On January 27, 2020, the Supreme Court lifted a nationwide injunction that had blocked the new “public charge” rule from taking effect while its legality continues to be litigated in the lower federal courts. This means that even though it might ultimately be struck down, in the meantime the rule can be applied nationwide, except for those immigrating to Illinois, where a statewide injunction remains in place. UPDATE: On February 21, 2020, the Supreme Court lifted the injunction affecting Illinois while that litigation is underway, so the new rule will apply nationwide, taking effect on February 24, 2020.
As explained here, the primary effect of the new public charge rule will be to dramatically cut legal immigration to the U.S. It particularly targets immigrating immediate family members of U.S. citizens and permanent residents, who ordinarily make up two-thirds of new permanent residents (“green card” holders) each year, by imposing unprecedented new weight to whether a person already is fluent in English, has at least a secondary school education, is older than 18 and younger than 61, has private, unsubsidized health insurance, and has a good credit rating, among other new factors.

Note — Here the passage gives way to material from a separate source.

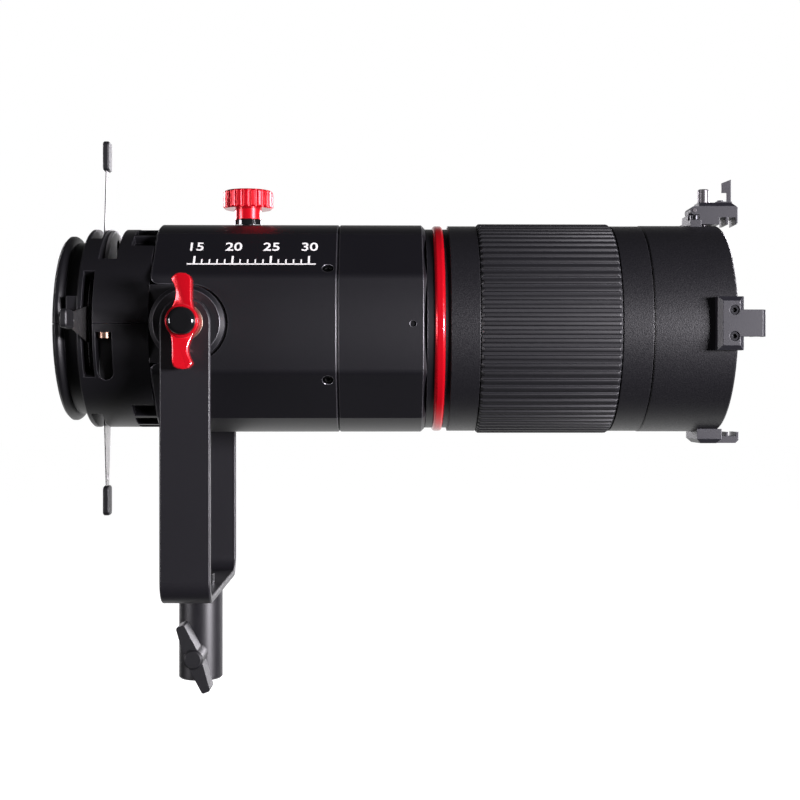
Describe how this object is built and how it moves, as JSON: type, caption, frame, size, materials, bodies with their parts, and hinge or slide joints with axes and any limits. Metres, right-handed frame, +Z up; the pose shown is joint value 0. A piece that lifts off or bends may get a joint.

A person lacking those factors can overcome them by showing that the household they will be part of in the U.S. has an income of over 250% of the federal poverty guidelines. In 2018, the most recent year that data is available, half of all households of native-born U.S. citizens had incomes below that year’s 250% level, and data from 2014-2016 shows that 51% of new immigrants during those years lived in households whose incomes fell below the 250% threshold. Estimates are that the new rule will cut legal immigration to the U.S. by hundreds of thousands annually. The rule’s new requirements fly in the face of centuries of immigration history that amply prove that an immigrant’s lack of high income, education and English fluency at the time of immigration to this country need not be a barrier to eventual success and contributions to the U.S.
To be clear, to meet that 250% threshold in 2020, an immigrating spouse with limited English of a U.S. citizen would have to show that that household of two has an income of over $43,100. If the U.S. citizen is the sole wage earner, s/he would need to earn $20.72 per hour, working full-time, to meet that threshold. Similarly, if a naturalized U.S. citizen single mother with two children petitions to bring her 62 year old mother in order to help with the children, the U.S. citizen will have to show that she is earning over $65,500, or $31.49 per hour working full-time, to meet the 250% threshold needed to overcome the negative weight that the rule gives to those over age 61. Individuals who cannot meet the income threshold will be denied permanent residency.
With the implementation of this rule, the administration will begin drastically cutting immediate-family immigration, something it has tried and failed to do through legislation. This, at a time when nationwide unemployment is at record lows, and as Maine completes a record four straight years of unemployment below 4%.
Litigation on the merits of the public charge rule is still ongoing. For the sake of family unity, and of a strong economy, we must hope that the federal courts will ultimately find the rule is illegal.